Identify every line in the records below that contains the word "from", and copy each of those lines.

== Extracted entries

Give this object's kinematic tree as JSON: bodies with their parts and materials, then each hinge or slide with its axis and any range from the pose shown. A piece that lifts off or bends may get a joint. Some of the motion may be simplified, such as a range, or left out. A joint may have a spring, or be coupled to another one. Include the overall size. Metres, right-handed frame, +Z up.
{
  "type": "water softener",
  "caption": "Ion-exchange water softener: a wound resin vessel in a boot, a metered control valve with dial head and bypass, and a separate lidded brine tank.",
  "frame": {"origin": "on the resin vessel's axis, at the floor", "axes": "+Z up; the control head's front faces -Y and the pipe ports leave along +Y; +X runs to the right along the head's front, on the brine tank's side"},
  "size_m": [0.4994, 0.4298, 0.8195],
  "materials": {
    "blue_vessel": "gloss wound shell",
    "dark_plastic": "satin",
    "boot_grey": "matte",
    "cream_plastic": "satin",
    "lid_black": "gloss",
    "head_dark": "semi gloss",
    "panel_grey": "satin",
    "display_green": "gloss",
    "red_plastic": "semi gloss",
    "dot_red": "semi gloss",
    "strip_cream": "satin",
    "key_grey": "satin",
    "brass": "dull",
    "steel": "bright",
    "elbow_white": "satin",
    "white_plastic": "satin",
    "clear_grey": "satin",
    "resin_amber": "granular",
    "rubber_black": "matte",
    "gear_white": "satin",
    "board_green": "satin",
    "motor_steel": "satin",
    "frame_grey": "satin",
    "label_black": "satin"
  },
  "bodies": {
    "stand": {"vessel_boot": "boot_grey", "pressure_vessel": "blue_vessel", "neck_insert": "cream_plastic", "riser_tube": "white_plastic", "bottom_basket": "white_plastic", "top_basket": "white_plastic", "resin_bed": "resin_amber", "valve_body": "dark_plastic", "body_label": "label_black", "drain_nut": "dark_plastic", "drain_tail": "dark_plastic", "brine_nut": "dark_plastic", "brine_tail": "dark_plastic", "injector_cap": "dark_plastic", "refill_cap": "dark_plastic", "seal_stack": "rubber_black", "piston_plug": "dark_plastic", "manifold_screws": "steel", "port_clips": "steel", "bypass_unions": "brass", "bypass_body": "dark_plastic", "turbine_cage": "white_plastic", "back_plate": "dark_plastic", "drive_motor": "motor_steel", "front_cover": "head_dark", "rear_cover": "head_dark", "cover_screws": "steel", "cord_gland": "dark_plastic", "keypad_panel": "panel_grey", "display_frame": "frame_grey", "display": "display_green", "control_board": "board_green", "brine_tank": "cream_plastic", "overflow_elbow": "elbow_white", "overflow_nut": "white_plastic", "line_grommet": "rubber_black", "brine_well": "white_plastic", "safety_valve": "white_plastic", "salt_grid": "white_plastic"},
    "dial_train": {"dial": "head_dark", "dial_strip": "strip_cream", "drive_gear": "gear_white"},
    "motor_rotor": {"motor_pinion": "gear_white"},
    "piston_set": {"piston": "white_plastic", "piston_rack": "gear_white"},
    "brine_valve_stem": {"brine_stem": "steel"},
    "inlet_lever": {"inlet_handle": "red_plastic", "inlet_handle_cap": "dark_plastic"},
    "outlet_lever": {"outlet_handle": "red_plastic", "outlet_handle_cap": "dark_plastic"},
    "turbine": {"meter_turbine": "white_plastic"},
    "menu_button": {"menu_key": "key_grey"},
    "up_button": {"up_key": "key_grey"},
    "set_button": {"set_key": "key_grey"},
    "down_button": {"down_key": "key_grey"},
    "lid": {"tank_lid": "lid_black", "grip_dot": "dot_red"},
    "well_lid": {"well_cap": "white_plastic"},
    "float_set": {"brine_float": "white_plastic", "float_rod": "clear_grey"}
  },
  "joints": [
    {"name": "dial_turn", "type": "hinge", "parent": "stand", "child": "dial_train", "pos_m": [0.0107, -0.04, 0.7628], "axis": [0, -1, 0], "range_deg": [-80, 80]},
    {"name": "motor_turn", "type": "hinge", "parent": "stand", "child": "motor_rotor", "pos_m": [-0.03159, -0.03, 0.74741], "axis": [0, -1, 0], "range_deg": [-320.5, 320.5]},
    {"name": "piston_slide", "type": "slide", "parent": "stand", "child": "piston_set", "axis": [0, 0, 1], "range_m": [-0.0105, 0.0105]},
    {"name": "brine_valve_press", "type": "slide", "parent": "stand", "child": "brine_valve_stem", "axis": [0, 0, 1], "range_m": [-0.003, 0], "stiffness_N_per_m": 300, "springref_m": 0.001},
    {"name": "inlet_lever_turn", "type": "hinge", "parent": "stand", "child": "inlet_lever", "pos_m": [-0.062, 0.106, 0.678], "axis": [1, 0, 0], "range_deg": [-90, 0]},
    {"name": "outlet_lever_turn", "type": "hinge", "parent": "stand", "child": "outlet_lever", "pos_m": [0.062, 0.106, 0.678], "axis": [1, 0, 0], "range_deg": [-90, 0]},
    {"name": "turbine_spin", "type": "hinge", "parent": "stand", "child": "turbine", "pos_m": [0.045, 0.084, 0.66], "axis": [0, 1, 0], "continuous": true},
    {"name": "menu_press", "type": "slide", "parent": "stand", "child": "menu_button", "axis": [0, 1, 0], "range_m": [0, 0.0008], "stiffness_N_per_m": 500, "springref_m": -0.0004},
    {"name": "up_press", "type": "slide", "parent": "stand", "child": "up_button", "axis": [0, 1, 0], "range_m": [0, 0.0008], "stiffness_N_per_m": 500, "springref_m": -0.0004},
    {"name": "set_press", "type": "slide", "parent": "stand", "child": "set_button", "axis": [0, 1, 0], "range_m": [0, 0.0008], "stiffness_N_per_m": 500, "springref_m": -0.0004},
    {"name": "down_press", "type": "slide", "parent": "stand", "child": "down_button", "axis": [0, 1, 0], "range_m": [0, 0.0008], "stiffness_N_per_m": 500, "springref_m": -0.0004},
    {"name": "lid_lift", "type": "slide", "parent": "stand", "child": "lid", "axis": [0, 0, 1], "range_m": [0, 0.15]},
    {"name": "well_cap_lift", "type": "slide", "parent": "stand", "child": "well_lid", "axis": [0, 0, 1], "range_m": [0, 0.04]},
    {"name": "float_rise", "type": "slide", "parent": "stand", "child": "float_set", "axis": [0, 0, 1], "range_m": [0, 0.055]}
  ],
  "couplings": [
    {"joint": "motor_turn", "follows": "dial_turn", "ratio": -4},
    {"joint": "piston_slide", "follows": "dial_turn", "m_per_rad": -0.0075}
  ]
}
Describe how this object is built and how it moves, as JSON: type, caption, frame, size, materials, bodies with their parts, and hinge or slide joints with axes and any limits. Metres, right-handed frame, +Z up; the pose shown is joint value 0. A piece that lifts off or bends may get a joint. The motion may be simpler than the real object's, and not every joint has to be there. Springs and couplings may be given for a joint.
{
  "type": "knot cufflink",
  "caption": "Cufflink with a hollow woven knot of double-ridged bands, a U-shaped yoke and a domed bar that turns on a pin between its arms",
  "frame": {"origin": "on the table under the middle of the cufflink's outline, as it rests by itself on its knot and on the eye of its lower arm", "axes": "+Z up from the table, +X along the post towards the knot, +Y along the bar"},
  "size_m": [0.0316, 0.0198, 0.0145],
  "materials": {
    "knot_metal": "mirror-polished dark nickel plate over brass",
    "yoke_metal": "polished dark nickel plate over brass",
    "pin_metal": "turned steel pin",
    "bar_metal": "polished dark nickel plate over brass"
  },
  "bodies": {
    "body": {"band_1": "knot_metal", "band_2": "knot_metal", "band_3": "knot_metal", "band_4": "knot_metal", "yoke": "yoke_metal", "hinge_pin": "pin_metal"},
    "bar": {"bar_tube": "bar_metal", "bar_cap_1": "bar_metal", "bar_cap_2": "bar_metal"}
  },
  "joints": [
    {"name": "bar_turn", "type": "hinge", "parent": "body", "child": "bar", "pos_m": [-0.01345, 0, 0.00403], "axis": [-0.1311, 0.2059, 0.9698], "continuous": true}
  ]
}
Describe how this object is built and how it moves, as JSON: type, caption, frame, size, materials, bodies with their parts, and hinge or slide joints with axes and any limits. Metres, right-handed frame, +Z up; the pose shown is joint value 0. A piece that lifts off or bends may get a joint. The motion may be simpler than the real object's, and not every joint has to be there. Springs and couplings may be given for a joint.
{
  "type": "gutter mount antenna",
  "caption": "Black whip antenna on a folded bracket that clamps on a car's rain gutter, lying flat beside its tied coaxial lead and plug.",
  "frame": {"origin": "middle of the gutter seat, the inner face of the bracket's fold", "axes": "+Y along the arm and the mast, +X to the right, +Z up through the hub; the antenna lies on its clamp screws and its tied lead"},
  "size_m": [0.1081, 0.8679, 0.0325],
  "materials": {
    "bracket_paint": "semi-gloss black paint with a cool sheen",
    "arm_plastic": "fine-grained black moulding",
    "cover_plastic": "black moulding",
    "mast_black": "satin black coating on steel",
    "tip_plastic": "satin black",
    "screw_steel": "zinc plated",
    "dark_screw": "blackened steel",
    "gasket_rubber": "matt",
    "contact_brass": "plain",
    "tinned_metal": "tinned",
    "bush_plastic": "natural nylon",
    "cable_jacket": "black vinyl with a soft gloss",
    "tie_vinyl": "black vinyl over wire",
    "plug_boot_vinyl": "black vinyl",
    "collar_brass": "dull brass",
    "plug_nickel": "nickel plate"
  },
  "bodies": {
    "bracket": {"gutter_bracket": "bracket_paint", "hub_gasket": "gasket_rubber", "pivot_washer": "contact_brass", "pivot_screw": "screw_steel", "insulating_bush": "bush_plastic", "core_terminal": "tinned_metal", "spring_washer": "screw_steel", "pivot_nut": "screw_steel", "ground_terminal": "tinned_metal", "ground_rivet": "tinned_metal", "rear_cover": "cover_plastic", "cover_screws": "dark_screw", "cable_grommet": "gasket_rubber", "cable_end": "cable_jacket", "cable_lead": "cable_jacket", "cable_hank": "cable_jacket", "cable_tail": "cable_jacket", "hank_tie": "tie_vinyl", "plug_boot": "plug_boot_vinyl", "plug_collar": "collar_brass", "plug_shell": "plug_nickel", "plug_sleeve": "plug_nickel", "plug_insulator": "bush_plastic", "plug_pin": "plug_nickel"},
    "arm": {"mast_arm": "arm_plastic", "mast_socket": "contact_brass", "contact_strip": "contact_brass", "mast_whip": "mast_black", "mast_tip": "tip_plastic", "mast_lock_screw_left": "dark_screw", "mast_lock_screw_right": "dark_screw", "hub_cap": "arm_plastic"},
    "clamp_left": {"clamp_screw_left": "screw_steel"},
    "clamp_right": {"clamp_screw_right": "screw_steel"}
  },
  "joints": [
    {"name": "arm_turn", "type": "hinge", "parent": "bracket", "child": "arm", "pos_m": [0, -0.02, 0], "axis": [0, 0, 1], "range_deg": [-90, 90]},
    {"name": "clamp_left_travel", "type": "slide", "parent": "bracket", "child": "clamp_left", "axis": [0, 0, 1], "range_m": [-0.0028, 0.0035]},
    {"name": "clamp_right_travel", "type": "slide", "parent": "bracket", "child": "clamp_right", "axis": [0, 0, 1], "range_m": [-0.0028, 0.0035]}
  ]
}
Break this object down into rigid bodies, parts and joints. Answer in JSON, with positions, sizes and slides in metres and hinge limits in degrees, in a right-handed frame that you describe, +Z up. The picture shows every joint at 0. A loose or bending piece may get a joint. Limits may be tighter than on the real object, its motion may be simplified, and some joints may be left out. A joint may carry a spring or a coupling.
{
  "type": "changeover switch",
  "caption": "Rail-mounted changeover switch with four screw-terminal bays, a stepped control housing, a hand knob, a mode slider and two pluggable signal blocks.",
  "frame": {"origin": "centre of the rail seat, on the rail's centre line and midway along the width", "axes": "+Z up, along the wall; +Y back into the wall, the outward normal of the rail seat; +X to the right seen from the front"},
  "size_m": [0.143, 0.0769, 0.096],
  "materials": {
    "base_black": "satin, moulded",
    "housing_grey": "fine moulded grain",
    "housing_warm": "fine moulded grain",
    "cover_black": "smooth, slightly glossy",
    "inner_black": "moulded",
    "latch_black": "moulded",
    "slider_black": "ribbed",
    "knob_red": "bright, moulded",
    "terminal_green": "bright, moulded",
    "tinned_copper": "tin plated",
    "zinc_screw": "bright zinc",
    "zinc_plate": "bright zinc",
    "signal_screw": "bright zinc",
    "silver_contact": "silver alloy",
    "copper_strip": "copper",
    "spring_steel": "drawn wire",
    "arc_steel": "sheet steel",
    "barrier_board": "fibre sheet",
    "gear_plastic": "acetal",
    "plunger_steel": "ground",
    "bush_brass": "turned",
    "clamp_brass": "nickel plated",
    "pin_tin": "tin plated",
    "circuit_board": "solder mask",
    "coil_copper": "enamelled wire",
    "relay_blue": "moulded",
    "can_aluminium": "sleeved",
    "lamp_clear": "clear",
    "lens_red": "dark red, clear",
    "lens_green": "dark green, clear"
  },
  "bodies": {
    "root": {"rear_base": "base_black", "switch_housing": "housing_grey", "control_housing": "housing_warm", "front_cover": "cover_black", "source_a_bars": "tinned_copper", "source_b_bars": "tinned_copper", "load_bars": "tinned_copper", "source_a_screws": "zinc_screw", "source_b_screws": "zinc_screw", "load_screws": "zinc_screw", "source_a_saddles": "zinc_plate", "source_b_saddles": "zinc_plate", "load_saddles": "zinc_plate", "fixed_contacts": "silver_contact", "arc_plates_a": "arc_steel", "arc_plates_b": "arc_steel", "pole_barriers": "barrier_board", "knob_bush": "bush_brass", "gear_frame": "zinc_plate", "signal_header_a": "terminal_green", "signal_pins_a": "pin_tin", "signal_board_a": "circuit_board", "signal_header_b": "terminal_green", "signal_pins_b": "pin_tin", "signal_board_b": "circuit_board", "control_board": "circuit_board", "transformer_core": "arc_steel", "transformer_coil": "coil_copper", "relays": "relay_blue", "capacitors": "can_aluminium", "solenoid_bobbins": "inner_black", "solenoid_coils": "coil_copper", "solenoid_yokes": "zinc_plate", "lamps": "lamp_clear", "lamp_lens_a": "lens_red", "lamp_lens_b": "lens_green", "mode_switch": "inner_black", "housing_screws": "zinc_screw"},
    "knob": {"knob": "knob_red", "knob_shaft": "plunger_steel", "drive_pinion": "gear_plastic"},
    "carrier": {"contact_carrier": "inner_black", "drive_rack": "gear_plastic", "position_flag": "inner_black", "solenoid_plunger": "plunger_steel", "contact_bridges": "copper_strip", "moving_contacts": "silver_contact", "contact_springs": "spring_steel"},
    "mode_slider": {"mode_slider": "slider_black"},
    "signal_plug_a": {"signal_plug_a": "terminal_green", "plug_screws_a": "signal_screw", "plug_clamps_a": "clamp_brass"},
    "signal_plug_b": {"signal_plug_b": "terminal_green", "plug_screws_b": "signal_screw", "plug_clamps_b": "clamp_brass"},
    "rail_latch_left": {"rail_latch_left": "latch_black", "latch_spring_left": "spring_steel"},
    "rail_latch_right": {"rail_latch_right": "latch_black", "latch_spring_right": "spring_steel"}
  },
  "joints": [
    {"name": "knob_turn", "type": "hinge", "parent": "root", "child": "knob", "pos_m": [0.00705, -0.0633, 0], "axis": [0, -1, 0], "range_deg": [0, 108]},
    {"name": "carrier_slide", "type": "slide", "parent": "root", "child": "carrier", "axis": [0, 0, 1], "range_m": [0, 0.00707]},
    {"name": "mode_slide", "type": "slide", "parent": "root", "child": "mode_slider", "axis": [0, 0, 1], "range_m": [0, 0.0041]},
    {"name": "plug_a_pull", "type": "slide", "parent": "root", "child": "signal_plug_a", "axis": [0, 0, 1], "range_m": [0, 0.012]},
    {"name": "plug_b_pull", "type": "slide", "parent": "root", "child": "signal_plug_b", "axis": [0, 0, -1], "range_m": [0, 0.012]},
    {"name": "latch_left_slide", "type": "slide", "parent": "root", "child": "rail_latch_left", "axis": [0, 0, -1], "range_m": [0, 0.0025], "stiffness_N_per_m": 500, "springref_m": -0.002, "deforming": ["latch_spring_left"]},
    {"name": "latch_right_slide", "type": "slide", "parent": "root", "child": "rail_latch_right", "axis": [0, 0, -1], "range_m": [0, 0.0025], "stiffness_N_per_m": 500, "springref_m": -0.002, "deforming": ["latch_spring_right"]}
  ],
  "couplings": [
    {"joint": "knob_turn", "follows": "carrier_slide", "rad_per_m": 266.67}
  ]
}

====

§ **Expected answer**
Give this object's kinematic tree as JSON: bodies with their parts and materials, then each hinge or slide with its axis and any range from the pose shown. A piece that lifts off or bends may get a joint. Some of the motion may be simplified, such as a range, or left out. A joint may have a spring, or be coupled to another one. Include the overall size. Metres, right-handed frame, +Z up.
  "frame": {"origin": "on the table under the middle of the cufflink's outline, as it rests by itself on its knot and on the eye of its lower arm", "axes": "+Z up from the table, +X along the post towards the knot, +Y along the bar"},
  "frame": {"origin": "centre of the rail seat, on the rail's centre line and midway along the width", "axes": "+Z up, along the wall; +Y back into the wall, the outward normal of the rail seat; +X to the right seen from the front"},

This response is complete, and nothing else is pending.